Dynamic texture composition used to generate facial expression and eye movements: eyebrows + eyelids + eyeballs + mouth = expressive lip-synched face.
4. The audio. Audio designers and engineers rarely get the credit they deserve and often end up taking second place to the people drawing the pretty triangles. But GK3 is an adventure game, and as such it lives and breathes on the ability of its dialogue and supporting audio to immerse the player in the story. Many reviewers picked up on the great audio they found in GK3, often rating it as one of the best parts of the game (that is, those reviewers who didn't have a silly personal issue with Tim Curry cast as Gabriel Knight). From a development point of view, audio content was something we could always rely on. David Henry, GK3's composer and lead sound designer, had it all done long before we actually needed it, and was therefore able to spend time polishing the audio and adding lots of small details to it. And in stark contrast to the other parts of the game, integration and maintenance of the audio content went as smooth as glass.
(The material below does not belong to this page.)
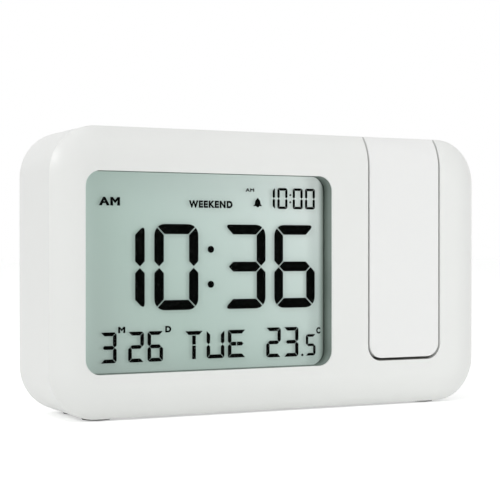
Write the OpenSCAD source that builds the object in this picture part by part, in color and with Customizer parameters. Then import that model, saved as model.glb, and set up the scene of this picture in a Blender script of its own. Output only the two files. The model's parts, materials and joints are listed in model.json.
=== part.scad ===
// Projection alarm clock: a shallow soft-edged case with a recessed reflective display
// and a projector arm that hinges up out of a pocket at the right of the face.
// X runs along the width, the face looks towards -Y and Z is up.
// The origin is on the table, below the middle of the case.

/* [Case] */
// Width of the case
case_w = 150; // [125:0.5:200]
// Height of the case without its feet
case_h = 87.5; // [72:0.5:120]
// Depth of the case from face to back
case_d = 35; // [34:0.5:50]
// Radius of the four corners seen from the front
corner_r = 14.4; // [12:0.1:20]
// Width of the soft edge round the face
edge_w = 10; // [7:0.5:11]
// Depth of the soft edge, from the face to the parting line
edge_d = 4; // [3:0.1:5]
// Radius of the edge round the back
back_edge_r = 2; // [1:0.1:2]
// Wall of the case
wall = 2; // [1.8:0.1:2.4]
// Height of the feet below the case
foot_h = 0.6; // [0.4:0.1:1.5]
// Radius of a foot
foot_r = 4.5; // [3:0.1:6]

/* [Display] */
// Border between the case's left side and the display opening
left_border = 9.9; // [9:0.1:20]
// Border above and below the display opening
top_border = 13.55; // [13:0.05:20]
// Bar between the display opening and the arm's pocket
mullion = 13.4; // [13:0.1:20]
// Corner radius of the display opening
opening_r = 4.7; // [2:0.1:8]
// Depth from the face to the display's window
recess_d = 5; // [4.5:0.1:6]
// Thickness of the dark lining round the recess
lining_t = 0.7; // [0.5:0.1:1]
// Thickness of the clear window
window_t = 0.8; // [0.6:0.1:1]
// Thickness of each glass of the liquid crystal cell
glass_t = 1; // [0.7:0.05:1.1]
// Thickness of a polarising film
film_t = 0.2; // [0.1:0.05:0.3]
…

5. A talented, dedicated core of developers. GK3 never would have shipped without the heroic efforts of critical developers in key places across the board -- art, scripting and logic, engineering, design, and testing. These people took over various parts of the project on their own initiative and kept pushing until things were done and done right. The loss of any one of these individuals would have severely crippled the game's chance of making it out in 1999, if at all. Among the crowd, two names deserve special mention. Halfway through the project, we picked up Jessica Tams as our content lead, who took over the content and put it in order. She wrote nearly all the scripts and logic for the entire game, completed them on schedule, and somehow made them all work despite the problems with the engine (more on these problems in a moment). Lead animator Ray Bornstein came onto the project with a year left to go, put the animations in order, created a realistic schedule, and made the animators stick to it.